## start
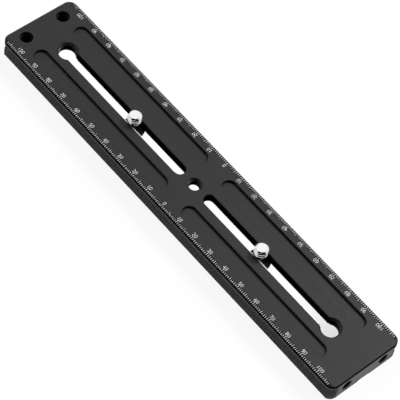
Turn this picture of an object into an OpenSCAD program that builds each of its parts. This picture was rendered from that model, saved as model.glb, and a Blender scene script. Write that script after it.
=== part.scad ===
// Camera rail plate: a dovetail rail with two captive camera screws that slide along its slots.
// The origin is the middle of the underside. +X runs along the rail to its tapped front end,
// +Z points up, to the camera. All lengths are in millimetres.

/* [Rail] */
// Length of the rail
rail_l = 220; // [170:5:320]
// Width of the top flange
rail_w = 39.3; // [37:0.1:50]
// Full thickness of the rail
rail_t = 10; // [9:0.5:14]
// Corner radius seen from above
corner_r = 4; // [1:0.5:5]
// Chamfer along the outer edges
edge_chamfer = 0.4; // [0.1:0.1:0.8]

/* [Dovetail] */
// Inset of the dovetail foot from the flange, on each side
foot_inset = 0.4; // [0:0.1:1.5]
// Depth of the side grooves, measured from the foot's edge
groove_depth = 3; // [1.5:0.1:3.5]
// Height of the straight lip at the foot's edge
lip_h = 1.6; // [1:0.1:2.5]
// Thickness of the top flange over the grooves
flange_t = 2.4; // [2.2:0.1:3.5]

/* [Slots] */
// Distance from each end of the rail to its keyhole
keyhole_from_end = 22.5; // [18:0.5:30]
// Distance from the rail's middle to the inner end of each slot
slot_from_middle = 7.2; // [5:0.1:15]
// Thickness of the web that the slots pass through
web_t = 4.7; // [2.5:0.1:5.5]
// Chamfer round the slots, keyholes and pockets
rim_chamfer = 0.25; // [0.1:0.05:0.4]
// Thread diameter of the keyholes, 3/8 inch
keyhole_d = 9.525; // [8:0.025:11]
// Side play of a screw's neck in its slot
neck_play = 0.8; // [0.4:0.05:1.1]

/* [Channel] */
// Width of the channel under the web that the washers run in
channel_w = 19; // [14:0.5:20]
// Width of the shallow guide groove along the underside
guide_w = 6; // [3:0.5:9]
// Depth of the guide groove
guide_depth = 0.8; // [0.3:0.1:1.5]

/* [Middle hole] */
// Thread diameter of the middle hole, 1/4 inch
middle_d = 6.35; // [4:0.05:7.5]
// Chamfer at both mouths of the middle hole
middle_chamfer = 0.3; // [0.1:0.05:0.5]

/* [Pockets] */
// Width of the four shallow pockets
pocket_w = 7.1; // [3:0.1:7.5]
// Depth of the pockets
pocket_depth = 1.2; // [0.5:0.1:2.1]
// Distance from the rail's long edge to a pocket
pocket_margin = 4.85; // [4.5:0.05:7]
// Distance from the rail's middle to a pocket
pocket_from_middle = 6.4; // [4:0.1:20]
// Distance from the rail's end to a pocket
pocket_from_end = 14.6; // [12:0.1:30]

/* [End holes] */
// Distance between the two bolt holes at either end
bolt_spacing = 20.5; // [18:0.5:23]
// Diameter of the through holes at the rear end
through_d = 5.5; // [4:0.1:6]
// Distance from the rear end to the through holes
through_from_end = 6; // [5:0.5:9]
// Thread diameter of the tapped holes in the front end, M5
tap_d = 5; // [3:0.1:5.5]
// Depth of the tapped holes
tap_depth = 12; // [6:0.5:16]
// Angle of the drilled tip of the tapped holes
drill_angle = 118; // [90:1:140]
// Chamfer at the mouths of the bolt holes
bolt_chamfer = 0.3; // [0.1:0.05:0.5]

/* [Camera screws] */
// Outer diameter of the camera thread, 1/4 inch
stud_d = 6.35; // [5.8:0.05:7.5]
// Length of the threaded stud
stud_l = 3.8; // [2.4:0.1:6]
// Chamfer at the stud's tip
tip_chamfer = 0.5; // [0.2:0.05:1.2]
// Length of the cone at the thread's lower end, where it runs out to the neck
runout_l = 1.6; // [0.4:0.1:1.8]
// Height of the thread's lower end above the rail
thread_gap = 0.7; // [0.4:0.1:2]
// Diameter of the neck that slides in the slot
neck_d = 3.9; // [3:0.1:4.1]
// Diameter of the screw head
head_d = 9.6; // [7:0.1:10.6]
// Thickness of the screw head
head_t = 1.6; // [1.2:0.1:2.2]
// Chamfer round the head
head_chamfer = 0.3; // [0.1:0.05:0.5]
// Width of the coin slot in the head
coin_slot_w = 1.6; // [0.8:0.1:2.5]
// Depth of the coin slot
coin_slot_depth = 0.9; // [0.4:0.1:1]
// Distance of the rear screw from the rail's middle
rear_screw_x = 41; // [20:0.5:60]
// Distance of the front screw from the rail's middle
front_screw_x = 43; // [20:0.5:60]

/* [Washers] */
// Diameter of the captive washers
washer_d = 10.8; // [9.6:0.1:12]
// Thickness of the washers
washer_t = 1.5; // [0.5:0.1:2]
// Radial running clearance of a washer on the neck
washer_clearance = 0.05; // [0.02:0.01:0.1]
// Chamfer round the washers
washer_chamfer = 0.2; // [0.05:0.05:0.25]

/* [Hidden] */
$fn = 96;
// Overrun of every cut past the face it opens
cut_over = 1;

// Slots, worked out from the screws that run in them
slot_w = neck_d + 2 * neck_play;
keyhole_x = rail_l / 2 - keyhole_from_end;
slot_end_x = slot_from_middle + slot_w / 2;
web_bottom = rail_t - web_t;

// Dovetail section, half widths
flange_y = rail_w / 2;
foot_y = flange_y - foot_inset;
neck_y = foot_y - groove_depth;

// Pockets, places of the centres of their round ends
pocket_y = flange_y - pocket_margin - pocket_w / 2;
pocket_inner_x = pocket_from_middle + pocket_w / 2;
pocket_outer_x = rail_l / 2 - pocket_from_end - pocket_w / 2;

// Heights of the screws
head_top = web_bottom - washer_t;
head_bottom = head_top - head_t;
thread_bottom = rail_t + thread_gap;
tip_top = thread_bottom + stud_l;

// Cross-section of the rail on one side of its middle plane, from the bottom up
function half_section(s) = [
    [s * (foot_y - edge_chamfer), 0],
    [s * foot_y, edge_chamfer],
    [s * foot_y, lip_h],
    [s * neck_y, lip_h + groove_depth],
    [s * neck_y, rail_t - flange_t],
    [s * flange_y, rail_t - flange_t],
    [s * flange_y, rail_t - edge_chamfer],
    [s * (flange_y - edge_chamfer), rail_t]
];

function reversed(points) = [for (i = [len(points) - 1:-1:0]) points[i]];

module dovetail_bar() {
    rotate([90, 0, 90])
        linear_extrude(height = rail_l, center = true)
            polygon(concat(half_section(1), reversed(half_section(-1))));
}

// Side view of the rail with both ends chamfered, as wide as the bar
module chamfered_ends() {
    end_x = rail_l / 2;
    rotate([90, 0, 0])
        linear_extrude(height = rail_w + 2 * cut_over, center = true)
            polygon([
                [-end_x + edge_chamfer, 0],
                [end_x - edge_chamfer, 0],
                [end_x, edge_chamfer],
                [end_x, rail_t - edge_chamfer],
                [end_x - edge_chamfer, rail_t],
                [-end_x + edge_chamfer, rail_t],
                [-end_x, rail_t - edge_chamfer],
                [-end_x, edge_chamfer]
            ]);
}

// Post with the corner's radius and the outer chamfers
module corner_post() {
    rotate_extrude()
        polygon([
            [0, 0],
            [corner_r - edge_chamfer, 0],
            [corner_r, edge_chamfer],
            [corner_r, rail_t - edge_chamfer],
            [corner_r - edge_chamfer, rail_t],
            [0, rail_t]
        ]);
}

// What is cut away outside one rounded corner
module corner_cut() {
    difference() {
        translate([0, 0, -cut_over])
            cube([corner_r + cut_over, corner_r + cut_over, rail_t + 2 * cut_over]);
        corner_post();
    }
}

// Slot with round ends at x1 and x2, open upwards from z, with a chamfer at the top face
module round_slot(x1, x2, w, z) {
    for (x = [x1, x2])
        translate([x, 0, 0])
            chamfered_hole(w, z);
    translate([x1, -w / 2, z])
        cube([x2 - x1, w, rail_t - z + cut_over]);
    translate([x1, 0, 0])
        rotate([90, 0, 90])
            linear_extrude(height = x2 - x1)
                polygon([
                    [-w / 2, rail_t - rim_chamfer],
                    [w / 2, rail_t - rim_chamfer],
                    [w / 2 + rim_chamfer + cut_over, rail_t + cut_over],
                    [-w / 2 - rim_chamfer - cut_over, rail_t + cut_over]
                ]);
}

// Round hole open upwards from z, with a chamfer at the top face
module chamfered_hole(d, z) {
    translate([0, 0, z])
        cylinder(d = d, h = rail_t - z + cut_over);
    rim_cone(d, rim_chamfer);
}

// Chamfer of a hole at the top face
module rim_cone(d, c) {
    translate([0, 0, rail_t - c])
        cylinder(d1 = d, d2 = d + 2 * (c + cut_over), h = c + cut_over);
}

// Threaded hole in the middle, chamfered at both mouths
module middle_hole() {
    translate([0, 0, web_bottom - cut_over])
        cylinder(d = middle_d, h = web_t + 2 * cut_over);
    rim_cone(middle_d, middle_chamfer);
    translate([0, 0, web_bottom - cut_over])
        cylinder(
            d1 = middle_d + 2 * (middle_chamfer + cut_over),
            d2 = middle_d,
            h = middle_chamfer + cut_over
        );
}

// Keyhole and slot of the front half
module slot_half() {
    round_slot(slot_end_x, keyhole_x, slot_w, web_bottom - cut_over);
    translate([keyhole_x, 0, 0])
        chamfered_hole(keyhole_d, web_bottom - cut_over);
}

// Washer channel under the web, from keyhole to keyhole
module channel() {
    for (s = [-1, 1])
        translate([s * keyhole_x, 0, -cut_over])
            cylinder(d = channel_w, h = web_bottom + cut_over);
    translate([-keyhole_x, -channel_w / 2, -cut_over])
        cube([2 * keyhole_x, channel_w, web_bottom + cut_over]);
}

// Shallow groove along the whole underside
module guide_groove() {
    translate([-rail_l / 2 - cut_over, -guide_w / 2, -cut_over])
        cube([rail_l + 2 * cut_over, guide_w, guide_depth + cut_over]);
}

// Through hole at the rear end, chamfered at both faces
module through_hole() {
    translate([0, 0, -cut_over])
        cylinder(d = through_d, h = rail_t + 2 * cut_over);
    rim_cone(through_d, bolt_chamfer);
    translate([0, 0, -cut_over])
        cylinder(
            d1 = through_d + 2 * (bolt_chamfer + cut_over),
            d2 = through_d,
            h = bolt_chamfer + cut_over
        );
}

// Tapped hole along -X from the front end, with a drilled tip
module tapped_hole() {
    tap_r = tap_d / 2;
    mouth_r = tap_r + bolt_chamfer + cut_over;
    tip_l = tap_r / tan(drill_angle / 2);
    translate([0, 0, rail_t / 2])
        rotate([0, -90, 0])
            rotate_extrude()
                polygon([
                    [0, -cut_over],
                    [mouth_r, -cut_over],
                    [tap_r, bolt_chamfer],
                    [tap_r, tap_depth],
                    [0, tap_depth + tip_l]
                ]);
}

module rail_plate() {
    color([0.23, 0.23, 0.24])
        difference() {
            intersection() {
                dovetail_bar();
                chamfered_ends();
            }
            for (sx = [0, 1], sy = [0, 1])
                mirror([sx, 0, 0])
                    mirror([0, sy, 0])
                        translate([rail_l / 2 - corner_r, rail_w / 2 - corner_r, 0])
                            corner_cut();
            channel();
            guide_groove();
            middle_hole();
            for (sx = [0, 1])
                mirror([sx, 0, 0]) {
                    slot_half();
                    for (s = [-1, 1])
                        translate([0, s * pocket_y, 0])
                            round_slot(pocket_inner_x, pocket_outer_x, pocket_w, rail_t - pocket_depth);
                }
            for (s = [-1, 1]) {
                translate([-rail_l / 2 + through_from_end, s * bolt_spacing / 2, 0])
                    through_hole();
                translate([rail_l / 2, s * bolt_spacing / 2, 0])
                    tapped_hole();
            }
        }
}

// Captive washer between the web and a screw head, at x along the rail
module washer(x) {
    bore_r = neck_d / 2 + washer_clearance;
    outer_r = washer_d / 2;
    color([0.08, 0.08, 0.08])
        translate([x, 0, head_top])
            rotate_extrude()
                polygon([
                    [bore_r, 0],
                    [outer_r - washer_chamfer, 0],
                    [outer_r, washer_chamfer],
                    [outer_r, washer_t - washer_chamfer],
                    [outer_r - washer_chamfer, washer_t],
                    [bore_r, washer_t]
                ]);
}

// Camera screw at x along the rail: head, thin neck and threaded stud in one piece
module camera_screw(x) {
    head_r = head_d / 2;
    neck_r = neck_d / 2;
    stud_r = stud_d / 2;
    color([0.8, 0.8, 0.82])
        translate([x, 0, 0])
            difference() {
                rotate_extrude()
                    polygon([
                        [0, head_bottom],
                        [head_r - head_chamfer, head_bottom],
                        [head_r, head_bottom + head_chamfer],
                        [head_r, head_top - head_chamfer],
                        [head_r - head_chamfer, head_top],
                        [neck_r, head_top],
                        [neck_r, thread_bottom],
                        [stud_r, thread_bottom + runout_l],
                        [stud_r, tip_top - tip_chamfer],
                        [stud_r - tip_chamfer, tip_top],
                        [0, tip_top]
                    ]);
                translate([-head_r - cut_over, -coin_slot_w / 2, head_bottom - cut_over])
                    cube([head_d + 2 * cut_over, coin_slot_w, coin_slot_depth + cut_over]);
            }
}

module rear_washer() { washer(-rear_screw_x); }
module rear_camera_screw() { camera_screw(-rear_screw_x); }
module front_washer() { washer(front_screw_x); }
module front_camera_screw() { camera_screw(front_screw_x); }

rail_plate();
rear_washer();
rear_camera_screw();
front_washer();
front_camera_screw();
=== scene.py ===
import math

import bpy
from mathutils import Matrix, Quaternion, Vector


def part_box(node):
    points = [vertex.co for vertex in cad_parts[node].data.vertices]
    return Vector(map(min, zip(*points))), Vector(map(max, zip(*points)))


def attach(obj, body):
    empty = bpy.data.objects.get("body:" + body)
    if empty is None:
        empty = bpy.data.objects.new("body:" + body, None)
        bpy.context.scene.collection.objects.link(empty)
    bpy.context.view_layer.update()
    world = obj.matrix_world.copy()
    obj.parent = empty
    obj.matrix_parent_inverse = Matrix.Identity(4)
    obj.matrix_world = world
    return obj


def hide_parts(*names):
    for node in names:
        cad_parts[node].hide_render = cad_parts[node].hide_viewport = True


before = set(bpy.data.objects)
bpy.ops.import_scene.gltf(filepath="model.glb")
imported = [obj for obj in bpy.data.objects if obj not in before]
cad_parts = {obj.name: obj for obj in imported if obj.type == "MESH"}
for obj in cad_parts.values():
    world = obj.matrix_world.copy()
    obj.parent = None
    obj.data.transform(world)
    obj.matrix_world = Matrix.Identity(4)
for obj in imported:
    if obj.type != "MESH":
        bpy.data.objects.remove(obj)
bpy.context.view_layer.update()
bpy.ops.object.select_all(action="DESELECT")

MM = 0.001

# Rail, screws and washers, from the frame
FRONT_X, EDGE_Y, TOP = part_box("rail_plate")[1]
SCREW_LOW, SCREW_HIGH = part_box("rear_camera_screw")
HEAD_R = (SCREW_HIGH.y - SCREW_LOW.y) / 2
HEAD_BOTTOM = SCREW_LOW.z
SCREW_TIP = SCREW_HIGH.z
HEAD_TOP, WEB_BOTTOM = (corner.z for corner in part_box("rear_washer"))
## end
> Written instruction: Set down only these lines, exactly: the line containing "obj.parent = None" and each line after it, through the end of the listing.

> Response:
    obj.parent = None
    obj.data.transform(world)
    obj.matrix_world = Matrix.Identity(4)
for obj in imported:
    if obj.type != "MESH":
        bpy.data.objects.remove(obj)
bpy.context.view_layer.update()
bpy.ops.object.select_all(action="DESELECT")

MM = 0.001

# Rail, screws and washers, from the frame
FRONT_X, EDGE_Y, TOP = part_box("rail_plate")[1]
SCREW_LOW, SCREW_HIGH = part_box("rear_camera_screw")
HEAD_R = (SCREW_HIGH.y - SCREW_LOW.y) / 2
HEAD_BOTTOM = SCREW_LOW.z
SCREW_TIP = SCREW_HIGH.z
HEAD_TOP, WEB_BOTTOM = (corner.z for corner in part_box("rear_washer"))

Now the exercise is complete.